For all their utopian hopes, however, the disparity between belief and reality seems to all but promise eventual disillusionment. Nevertheless, the legacy of Yellow Power is a broad one, says Yamashita, and includes Asian-American studies, law cooperatives, historians, educators, works of art and music, underground cooperatives, and drug rehabilitation programs. Furthermore, since many forms of oppression overlap (called "intersectionality" by sociologists), numerous activists also fought on other battlegrounds, such as feminism and disability rights.
Despite its size, I Hotel surges ahead quickly, its versatile storytelling preventing it from ever dragging or getting old. Part novel, part history text, Karen Tei Yamashita's brilliant, well-written, and well-researched achievement is the go-to book for anyone interested in Asian-American history, radical politics in America, the turbulent sixties, and grassroots activism. General readers, meanwhile, will have their eyes opened, a fact to which this reviewer can personally attest.
Review Copy
5 comments:
I have this book, but have been sort of intimidated by it. Maybe 2011 will be my year of "stop being intimidated." Are you listening, War and Peace??
I would definitely be in the 'eyes opened' group. This sounds really interesting, especially the storytelling format. The way you describe it reminds me of Life a User's Manual.
The comparison to Dos Passos is an interesting one! I'm very intrigued by this book but keep reading reviews of it that see it as never quite coming together into a unified whole. Maybe the idea of just being at peace with a lack of "every loose end tied up neatly" is key to enjoying it? In any case, I love the excerpts I've read enough to give this one a go. I tend to love fragmentary narratives anyway, so I'm not too worried. So glad to hear that it impressed you, since it's one I really WANT to love!
Amy: Don't be scared - like I said, it goes by very quickly! You'll absorb a lot too. I think you would love this one.
Sarah: It's actually way more varied than Life: A User's Manuel, which was pretty much restricted to a small group of people living in a single building.
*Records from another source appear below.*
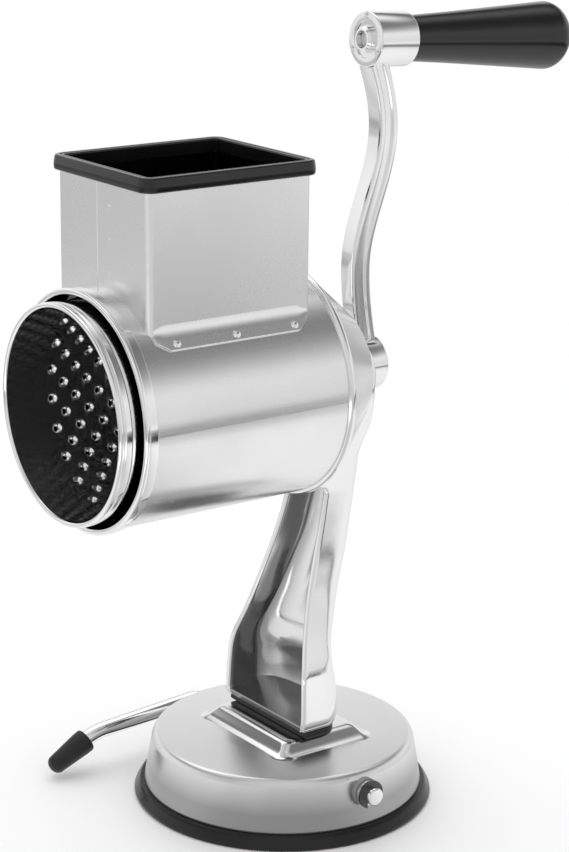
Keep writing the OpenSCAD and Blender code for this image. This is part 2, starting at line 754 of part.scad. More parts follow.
// Stand: open channel column on a floored foot, leaning back into the bell and its hub
module stand() {
    inset = stand_wall / 2;
    bush_end = hub_y - hub_front;
    color(bright)
        difference() {
            union() {
                skin([for (i = [0:len(rise_share) - 1]) column_ring(i)]);
                intersection() {
                    translate([0, 0, foot_z])
                        linear_extrude(height = 2 * floor_back)
                            polygon(column_outline(foot_half, -foot_front + inset / 2,
                                foot_deep - inset / 2, inset));
                    translate([-foot_half, 0, foot_z])
                        rotate([90, 0, 90])
                            linear_extrude(height = 2 * foot_half)
                                polygon([[-foot_front, floor_front / 3], [-foot_front + floor_front / 3, 0],
                                    [foot_deep, 0], [foot_deep, floor_back * 1.2],
                                    [foot_deep - foot_front, floor_back],
                                    [-foot_front + floor_front / 3, floor_front],
                                    [-foot_front, floor_front * 0.7]]);
                }
                turned(concat([[0, -rim_y]],
                    arc(rim_r - rim_half, -rim_y + rim_half, rim_half, rim_half, -90, 90, 10),
                    bell_line(0), arc(bell_neck_r - bell_turn_r * cos(45),
                    cone_y + bell_deep - bell_turn_r * sin(45), bell_turn_r, bell_turn_r, 52, 90, 5),
                    [[0, cone_y + bell_deep + bell_turn_r * (1 - sin(45))]]));
                along_drum(hub_front)
                    cylinder(r = hub_r, h = bush_end);
            }
            difference() {
                turned(concat([[0, -rim_y - over], [tube_r, -rim_y - over], [tube_r, socket_y],
                    [tube_in, socket_y]], [for (p = bell_line(bell_in)) if (p[1] > socket_y + bell_wall / 3) p],
                    arc(bell_neck_r - bell_turn_r * cos(45), cone_y + bell_deep - bell_turn_r * sin(45),
                    bell_turn_r - bell_wall, bell_turn_r - bell_wall, 52, 90, 5),
                    [[0, cone_y + bell_deep + bell_turn_r * (1 - sin(45)) - bell_wall]]));
                along_drum(hub_front)
                    cylinder(r = hub_r - sheet, h = bush_end);
            }
            along_drum(hub_front - over)
                cylinder(r = hub_bush_r, h = bush_end + 2 * over);
            for (x = [-screw_x, screw_x])
                translate([x, screw_y, foot_z - over])
                    cylinder(r = screw_r, h = floor_back / 2 + over);
        }
}

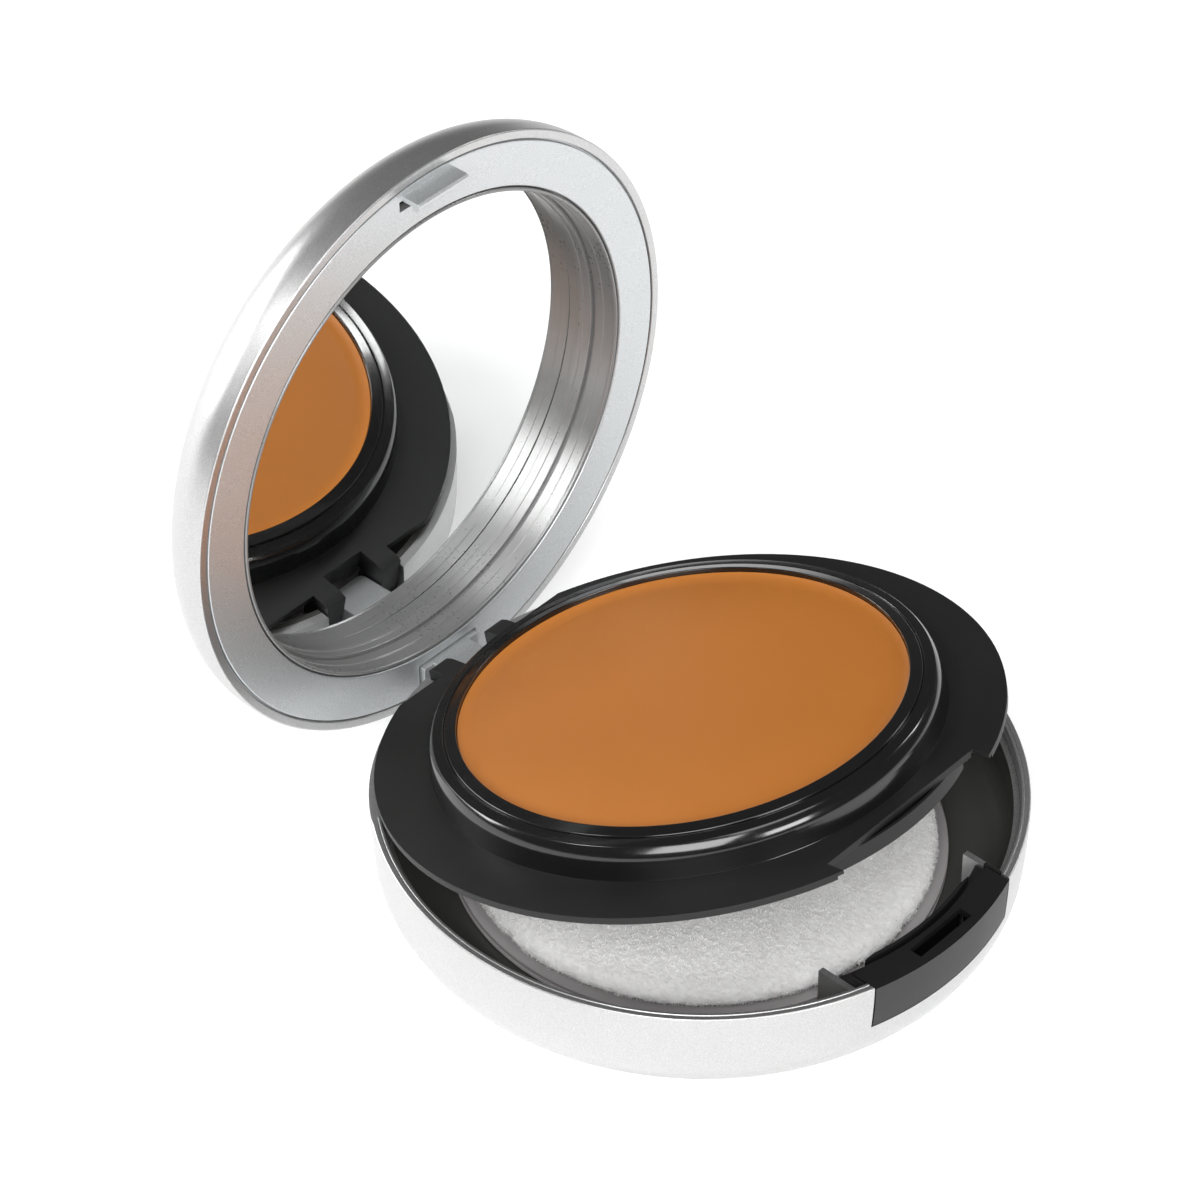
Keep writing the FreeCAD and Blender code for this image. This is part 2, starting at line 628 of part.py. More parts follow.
def make_pan_ring():
    """Glossy collar: drawn side, round shoulder, land, fine groove, inner lip over the pan."""
    base = flange_top
    pan_space = sizes.pan_radius + sizes.pan_clearance
    side_top = ring_radius - sizes.ring_draft
    land_out = side_top - sizes.ring_shoulder_in
    land_in = land_out - sizes.ring_land_width
    # The shoulder arc runs between two known points; its centre lies inside the ring.
    rise = sizes.ring_top - sizes.ring_side
    half_chord = (sizes.ring_shoulder_in * sizes.ring_shoulder_in + rise * rise).root() / 2
    drop = side(sizes.ring_shoulder_radius, half_chord)
    mid_across = (side_top + land_out) / 2
    mid_up = base + (sizes.ring_side + sizes.ring_top) / 2
    centre_across = mid_across - drop * rise / (half_chord * 2)
    centre_up = mid_up - drop * sizes.ring_shoulder_in / (half_chord * 2)
    land_top = base + sizes.ring_top + sizes.ring_land_rise
    groove_in = land_in - sizes.ring_groove
    lip_top = base + sizes.lip_height
    lip_under = lip_top - sizes.lip_thickness
    return turned("pan_ring", [
        (pan_space, base), (ring_radius, base), (side_top, base + sizes.ring_side),
        (land_out, base + sizes.ring_top, sizes.ring_shoulder_radius, centre_across, centre_up),
        (land_in, land_top), (land_in, land_top - sizes.ring_groove),
        (groove_in, land_top - sizes.ring_groove), (groove_in, land_top),
        (lip_radius + sizes.lip_edge, lip_top), (lip_radius, lip_top - sizes.lip_edge),
        (lip_radius, lip_under), (pan_space, lip_under),
    ])


def make_pan_adhesive():
    return puck("pan_adhesive", sizes.pan_radius - sizes.adhesive_inset, flange_top, pan_low)


def make_pan():
    base = pan_low
    top = flange_top + sizes.lip_height - sizes.lip_thickness - sizes.cream_clearance
    inside = sizes.pan_radius - sizes.pan_wall
    return turned("pan", [
        (0, base), (sizes.pan_radius, base), (sizes.pan_radius, top), (inside, top),
        (inside, base + sizes.pan_wall), (0, base + sizes.pan_wall),
    ])


def make_cream():
    low = pan_low + sizes.pan_wall
    wide = sizes.pan_radius - sizes.pan_wall
    step = flange_top + sizes.lip_height - sizes.lip_thickness - sizes.cream_clearance
    top = flange_top + sizes.lip_height - sizes.cream_drop
    narrow = lip_radius - sizes.cream_clearance
    return turned("cream", [(0, low), (wide, low), (wide, step), (narrow, step), (narrow, top), (0, top)])


# ---- lid ----------------------------------------------------------------------------------

def lid_section(inset):
    """Lid section from the rim up: straight side, corner arc, crown arc to the axis."""
    corner = sizes.lid_corner_radius
    corner_across = sizes.body_radius - corner
    corner_up = lid_rim + sizes.lid_side_height
    reach = sizes.lid_crown_radius - corner
    crown_centre = corner_up - side(reach, corner_across)
    crown = sizes.lid_crown_radius - inset
    share = crown / reach
    join_across = corner_across * share
    join_up = crown_centre + (corner_up - crown_centre) * share
    across = sizes.body_radius - inset
    return [
        (across, lid_rim), (across, corner_up),
        (join_across, join_up, corner - inset, corner_across, corner_up),
        (0, crown_centre + crown, crown, 0, crown_centre),
    ]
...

I Hotel is humongous and embraces an enormous set of characters, events, ideas, and modes of expression.
Emily: I think Yamashita was deliberately trying to evoke the decentralized nature of the Yellow Power movement, and that's why the book may not seem very unified to some readers. If it was all neatly tied together, that would feel kind of artificial - like it's not being true to the spirit of the time and place, if that makes any sense.
I was among those readers who alternated between loving this and being vaguely dissatisfied. Some of the novellas were amazing, but others... meh. I think my main problems were a lack of background knowledge and impatience with the experimental nature of some of the novellas. However, the novellas I liked were so strong that I'm glad I read the book. It definitely opened my eyes to a piece of history I didn't know much about.